When Corina and I were growing up, our parents were OLD. It was like a double-generation gap, because they were almost 20 years older than the parents of most of our peers. Kathy and Bruce were about the same age my parents had been when they’d had Corina and me, but they seemed years younger.
Kathy and Jill were horsewomen. They routinely visited a stable close to where they lived and each had a horse they rode regularly. They also volunteered there, mucking the stalls and feeding and brushing the horses. If I’m not mistaken, there was mention that they did not have any household pets – but they were open to getting a dog later, when their new child was older. Still, to this day, I’ve never ridden a horse in my life. Yes, I grew up in Phoenix, Arizona – what was once the Wild West – and I live here again now. Still, I didn’t relate much to the horses. The promise of a dog, though – that was another plus. Mine had always been a dog family.
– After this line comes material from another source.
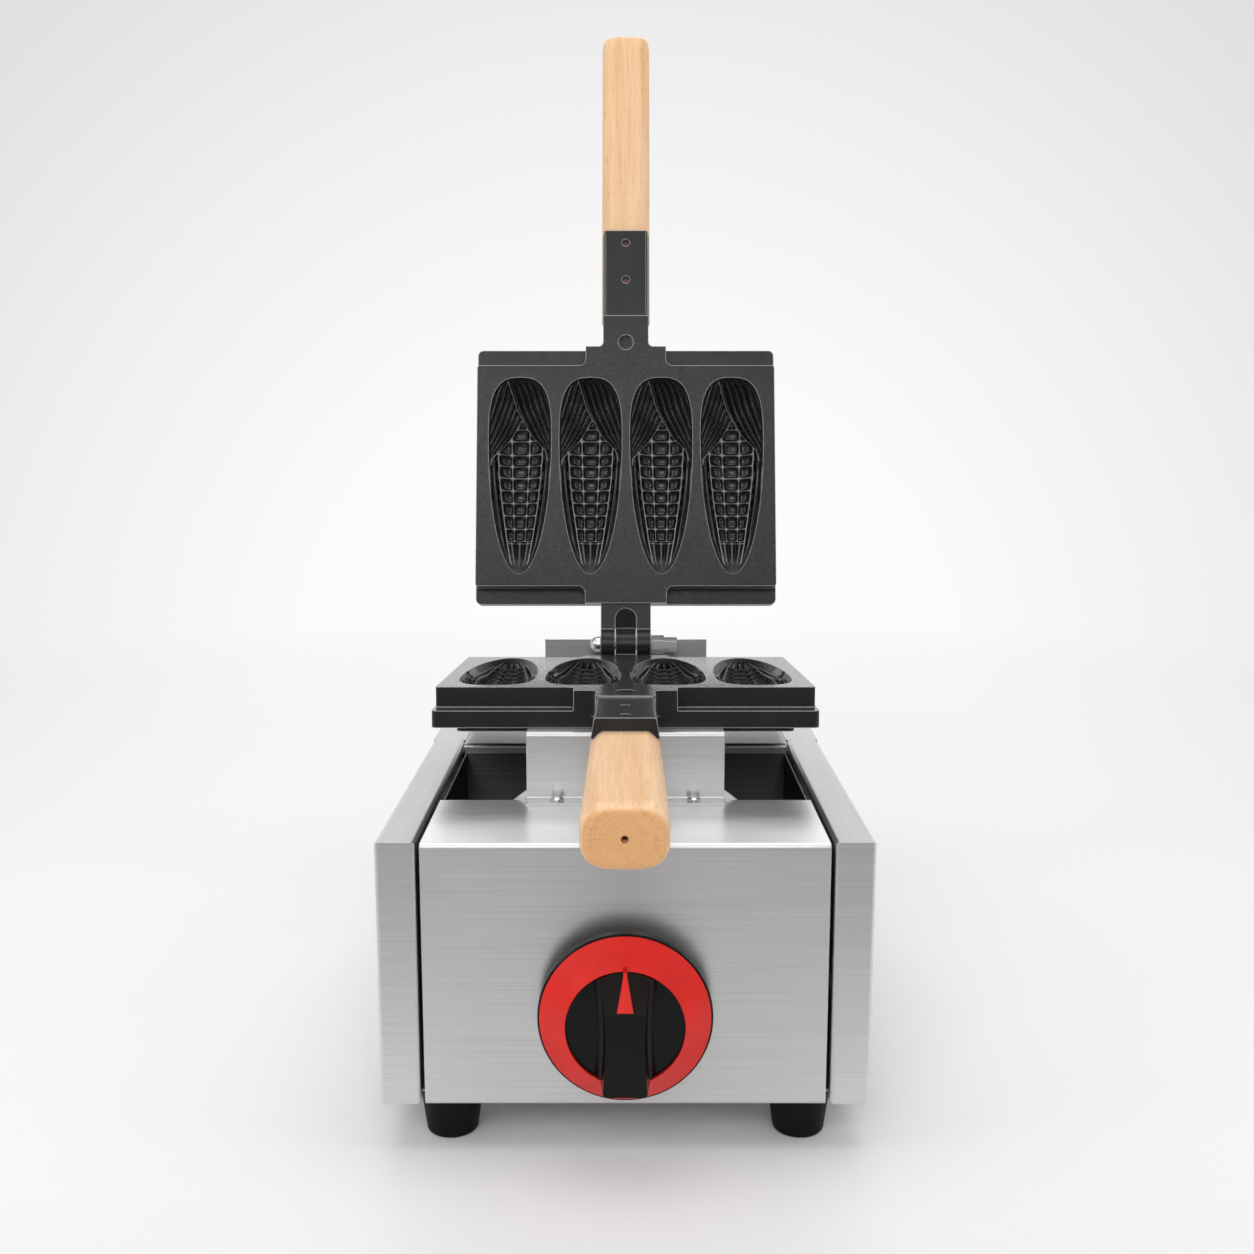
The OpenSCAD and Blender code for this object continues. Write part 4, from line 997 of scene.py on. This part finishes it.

I was in. I wanted to meet these people.
Suddenly, Mary got up and walked out of her office – I don’t remember the reason. And she left Kathy and Bruce’s unredacted profile sitting right there on her desk. I could have so easily gone over and read it – learned their last name and where they lived. But, remember: I was a good girl, always behaving myself. I’m not sure why I didn’t – but I did not look at those pages. I let that most amazing opportunity slip past me. I’ve never known whether Mary did it on purpose, but I’ve always suspected that, even if it was unconscious, she did. (Some things are just meant to be, though. More on that in an upcoming post.)
I arranged a phone call with Kathy – and she was every bit as delightful as I’d hoped she would be. The question about my parents – inevitable, it seems – came up again. This time, though, instead of telling me that I had to tell them, Kathy said something to the effect of, “Well, you know your parents better than anyone. If you don’t think they’ll take the news well, not telling them is your decision. Maybe someday you’ll want to tell them, but if that day never comes, that’s OK, too.” Wow, respect for my decisions – that was new, and welcome.
Yeah – these were good people. Tony and I decided to meet them, and things moved forward from there.
You know, Kathy follows this blog and reads these posts. I’ll have to check with her to see if I remembered the details of hers and Bruce’s profile correctly – or if the lens of memory has colored it in any way. Regardless of the accuracy of my memory, I’ll be forever grateful for the folks on the other end of Profile #12.
As an aside, I didn’t realize until recently how fortunate Kathy and Bruce were: a recent review of the Spence-Chapin website indicates that there’s typically a one- to two-year wait for a couple to adopt a child, and the majority of their babies are placed by black and Hispanic women. I don’t know if those statistics were the same 23 years ago. But Kathy and Bruce entered the process, and within six months were able to adopt a healthy – no drug or alcohol issues – white infant at birth. The likelihood of that occurring today is unbelievably rare.